The tonal shift with Avatar onwards vs prior books had more to do with the fact that by 2001 the novels started becoming their own thing. After spring 2001, there were no more TV shows in production set in the 24th century.

That's part of it, sure. But that just created the opportunity. The person who seized that opportunity was editor Marco Palmieri. He brought enormous innovation, intelligence, and ambition to the novel line, recruited a generation of new writers, and inspired and challenged us to elevate our game while giving us the freedom to take chances and push the envelope.
 
That's part of it, sure. But that just created the opportunity. The person who seized that opportunity was editor Marco Palmieri. He brought enormous innovation, intelligence, and ambition to the novel line, recruited a generation of new writers, and inspired and challenged us to elevate our game while giving us the freedom to take chances and push the envelope.

That's awesome. I'm re-watching some TNG in preparation for the next season of Picard, and a lot of it comes off as dry and predictable. At the time it came out, I liked it a lot, but it doesn't hold up for me as well as DS9 compared to modern storytelling on TV post streaming.
 
John Ordover deserves some credit also, as he was the one who pushed to move the line past being an endless stream of standalone novels that had no real impact beyond the covers the story was told between, starting with Invasion! in 1996 and continuing with New Frontier in 1997. The debut (and, more to the point, the success) of NF in particular was a major turning point, as that really loosened a lot of the storytelling shackles.
 
You can blame Richard Arnold for that.

Richard's overview of the novels started when Vonda McIntyre was novelizing ST IV. When reading it, you can almost see the point where she tired of his memos, gave up and just finished it up.

It ended with the novelization of "Unification", the one where Jeri Taylor tosses in a TAS reference (to Phylosians, IIRC) seemingly to celebrate. ;)
 
I haven’t read enough to comment on the writing quality, and this is a whole different topic admittedly, but I think that’s around the time the artwork on Star Trek books really went south. I remember when I was growing up the Trek books had some really beautiful painted artwork by talented artists such as Keith Birdsong. Around the turn of the century, something went wrong and a whole lot of cheap looking Photoshop junk became the norm. Maybe there have been some aesthetically good book covers since then, but there have also been a fair number I feel I could have done better myself.
 
To slightly the counter the premise that there was some monumental sea change around 2001, I'll point out that I started writing TREK books around 1993 and have been writing them ever since, and at no point did I ever receive a memo telling me that I had to get more "grown-up" after 2001 or whenever.

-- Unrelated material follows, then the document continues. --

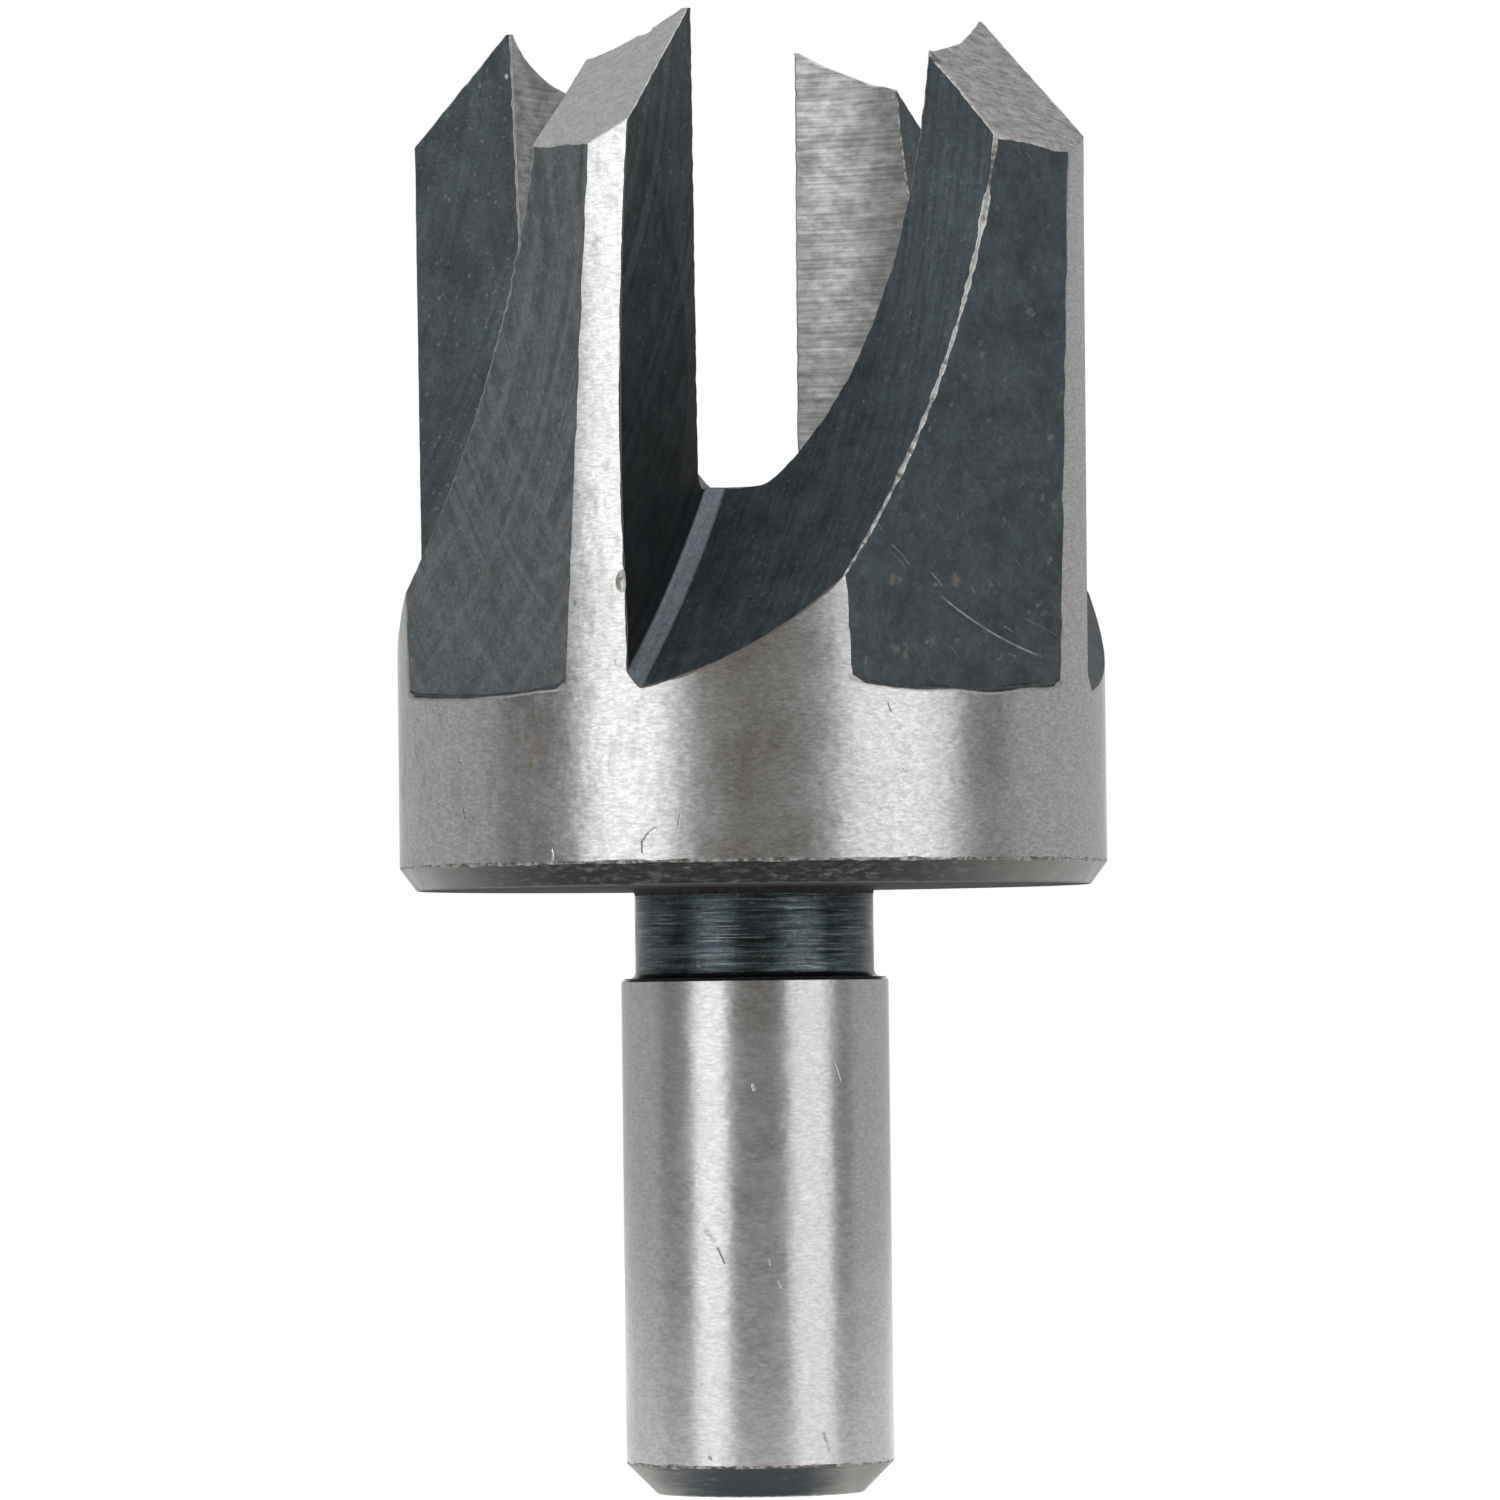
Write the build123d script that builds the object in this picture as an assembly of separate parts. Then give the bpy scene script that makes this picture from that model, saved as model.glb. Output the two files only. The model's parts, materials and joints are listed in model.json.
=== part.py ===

Certainly, I was never asked or expected to change my approach to writing Trek books . . . although I like to think I learned a thing or two over the decades. :)
 
ananta: I feel the opposite of you. I found the cookie-cutter floating-heads covers by Keith Birdsong to be incredibly dull and boring and uninteresting. I've found the covers over the past twenty years to be far more interesting and individualized.
 
I was amazed when I read an article about Keith Birdsong and found out that he did those lifelike covers almost entirely in colored pencil. My own scribblings with colored pencil never gave me the impression that was even possible. It is indeed a poor artist who blames the tools.
 
I was amazed when I read an article about Keith Birdsong and found out that he did those lifelike covers almost entirely in colored pencil. My own scribblings with colored pencil never gave me the impression that was even possible. It is indeed a poor artist who blames the tools.

I've found a lot of those covers to have just something that looked off.
 
True story: At least once a sneak peak at one of those floating heads covers influenced my writing of a book. When I saw that Beverly Crusher was going to be one of the floating heads on the cover of DRAGON'S HONOR, which Kij and I hadn't finished writing yet, I made sure she saved the day in the end. :)
 
Reading the blurb, I know she is a big part of the story. Sorry - I guess I mean what about having her face on the cover would make you want to have her be the hero, as opposed to what she already was, a big part of the story.

(Incidentally, noticing your location, have you ever thought about including the Amish as a plot point in a book?)